Madam Justice Smith agreed with the Plaintiffs and found that the prohibition against physician-assisted violated the right to equality guaranteed under section 15 of the Canadian Charter of Rights and Freedoms and the right to liberty and security of the person guaranteed under section 7 of the Charter. She further held that the provisions could not be saved under section 1 of the Charter because a complete ban on physician-assisted suicide was a disproportionate response to the concern about protecting vulnerable people.

In her view, a more appropriate, and proportionate, response would be to maintain an almost-absolute prohibition but with a stringently limited and carefully monitored system of exceptions that would allow persons in Ms. Taylor's situation to access physician-assisted death.

In finding for the Plaintiffs, Madam Justice Smith did not strike down the provisions in issue in the sense of ordering them removed from the Criminal Code. Rather, she declared them to be of no force and effect in certain circumstances. Specifically, she held that the provisions cannot operate to prohibit physician-assisted suicide by a medical practitioner where:

(a) There is an existing physician-patient relationship;

(b) The assistance is provided to a fully-informed, non-ambivalent competent adult patient who:

(i) Is free from coercion and undue influence, is not clinically depressed and who personally requests physician-assisted death; and

(ii) Is materially physically disabled or is soon to become so, has been diagnosed by a medical practitioner as having a serious illness, disease or disability, is in a state of advanced weakening capacities with no chance of improvement, has an illness that is without remedy by acceptable treatment options, and has an illness causing enduring physical or psychological suffering that is intolerable and that cannot be alleviated by any acceptable medical treatments.

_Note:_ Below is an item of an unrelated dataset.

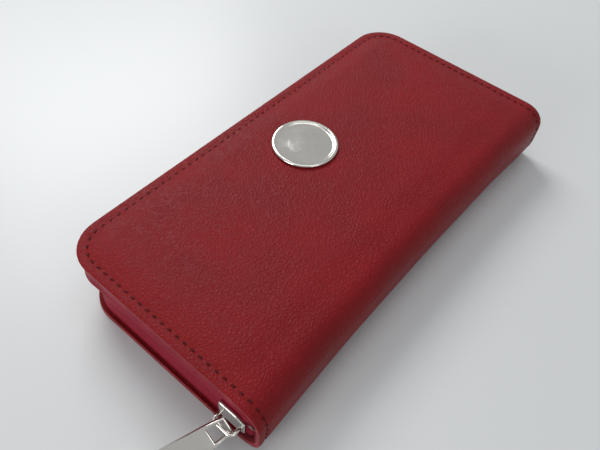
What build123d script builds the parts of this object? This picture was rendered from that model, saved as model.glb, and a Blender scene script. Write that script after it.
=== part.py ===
from build123d import *
import os
from math import cos, radians, sin

# Zip-around wristlet wallet, lying closed on its back cover with its zip undone.
# X runs along the wallet, Y from the opening edge to the spine, Z up. The origin is on the table, under
# the middle of the length. All sizes are in millimetres.

# ---- overall sizes ----
length = 195.0  # covers, end to end
open_edge = 47.5  # origin to the front cover's opening edge
spine_face = 48.5  # origin to the outside of the spine
height = 27.0  # table to the top of the front cover's rim

# ---- covers and spine ----
leather = 1.8  # cover leather, two skins glued together
front_corner = 15.0  # corner radius of the front cover
back_corner = 16.5  # corner radius of the back cover
back_setback = 3.7  # back cover's opening edge, behind the front cover's
spine_corner = 9.5  # outside radius where the spine turns into each cover
pad_rise = 0.9  # how far the padded field of the front cover stands up
pad_margin = 6.0  # rim left flat round the padded field
foam_gap = 0.2  # foam to the leather round it
pad_round = 0.8  # rounding of the pad's edge, as a share of its rise

# ---- boards and linings ----
board = 0.8  # stiffener board, and the zip tape beside it
lining = 0.6
board_margin = 8.6  # cover's edge to its stiffener
fit = 0.3  # room left between soft layers edge to edge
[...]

As is common in cases of this nature where legislation has been found to be constitutionally inoperative, Madam Justice Smith suspended the effect of her declaration for a period of one year to enable Parliament to respond and to perhaps change the legislation to accord with the Court's findings. However, Madam Justice Smith also granted Taylor a constitutional exemption that will enable her to access physician-assisted suicide under certain strict conditions if the need arises while the declaration of unconstitutionality remains suspended.

There is no word yet whether the governments of Canada and British Columbia will appeal the decision. They have 30 days to do so from the date of the decision.